Load Shifting & TOU Arbitrage (Buying Low, Using High)

If you operate in a region with Time-of-Use (TOU) rates, electricity at 2:00 PM can cost 3x more than at 2:00 AM.

• Off-Peak (Night)
  Battery charges using cheap grid power or excess solar.
• On-Peak (Afternoon)
  Facility runs on battery power, avoiding expensive grid prices.

Making Money Back Through Grid Services (The “Offensive” Play)

Your battery is no longer just a “storage tank”; it’s a Virtual Power Plant (VPP) node. In markets like ERCOT (Texas) or National Grid (UK), you can get paid to help the grid.

• Demand Response (DR): Utilities pay you a premium to discharge your battery during a “Grid Stress Event.”
• Frequency Regulation: Short-burst discharging to stabilize grid frequency. This is often the highest-margin revenue stream in the energy sector.

By stacking these services, industrial users often see their LCOS (Levelized Cost of Storage) drop by an additional 15-20%.

Tax Credits & Incentives That Slash Your Upfront Costs

Government levers can drastically reduce your net cost, effectively paying for your down payment.

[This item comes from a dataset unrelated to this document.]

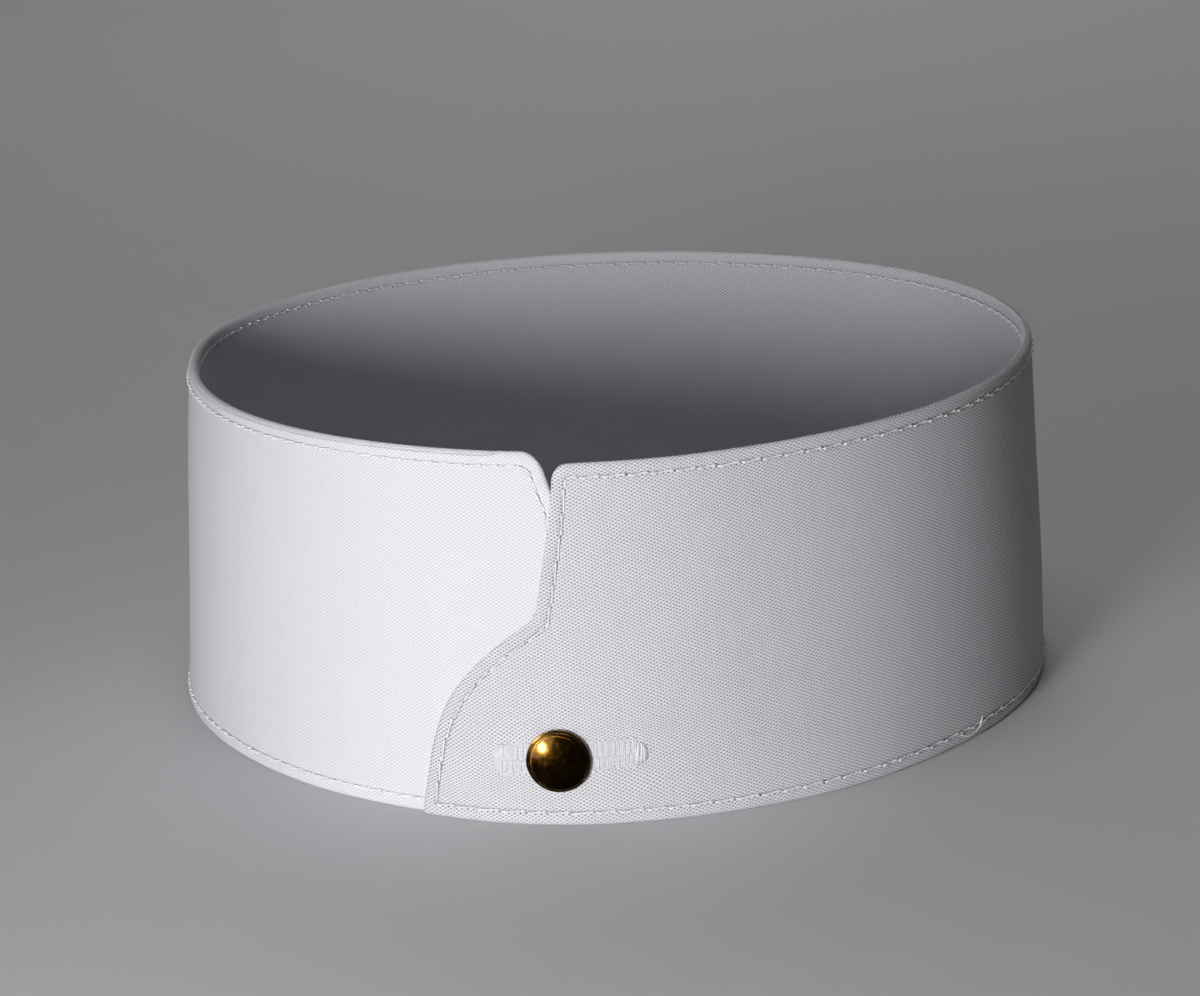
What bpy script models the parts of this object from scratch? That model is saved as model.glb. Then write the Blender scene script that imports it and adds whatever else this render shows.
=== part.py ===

• The 30%+ Federal ITC: Standalone energy storage now legally qualifies for a baseline 30% Investment Tax Credit, meaning your overall commercial solar battery cost is heavily subsidized.
• The IRA Transferability Rule: You can now sell your ITC for cash (90-95 cents on the dollar) if you lack the tax liability to use it yourself.
• MACRS Depreciation: Accelerated depreciation allows your CFO to write off a massive portion of the asset’s value in year one.

Cash vs. PPA: Which Financing Route Makes Sense?

Direct Purchase (CAPEX) for Maximum Long-Term ROI

You fund the system outright. You absorb the CapEx and assume the long-term OpEx liabilities, but you capture 100% of the tax incentives and 100% of the operational savings. Best for capital-rich firms aiming for the highest internal rate of return (IRR).

Power Purchase Agreements (PPA) and EaaS Models

Energy-as-a-Service (EaaS). A third party owns, installs, and maintains the battery at zero upfront cost to you. You simply share a percentage of the utility savings. Ideal for strictly financially-driven, conservative organizations looking to avoid technical risk and preserve cash flow.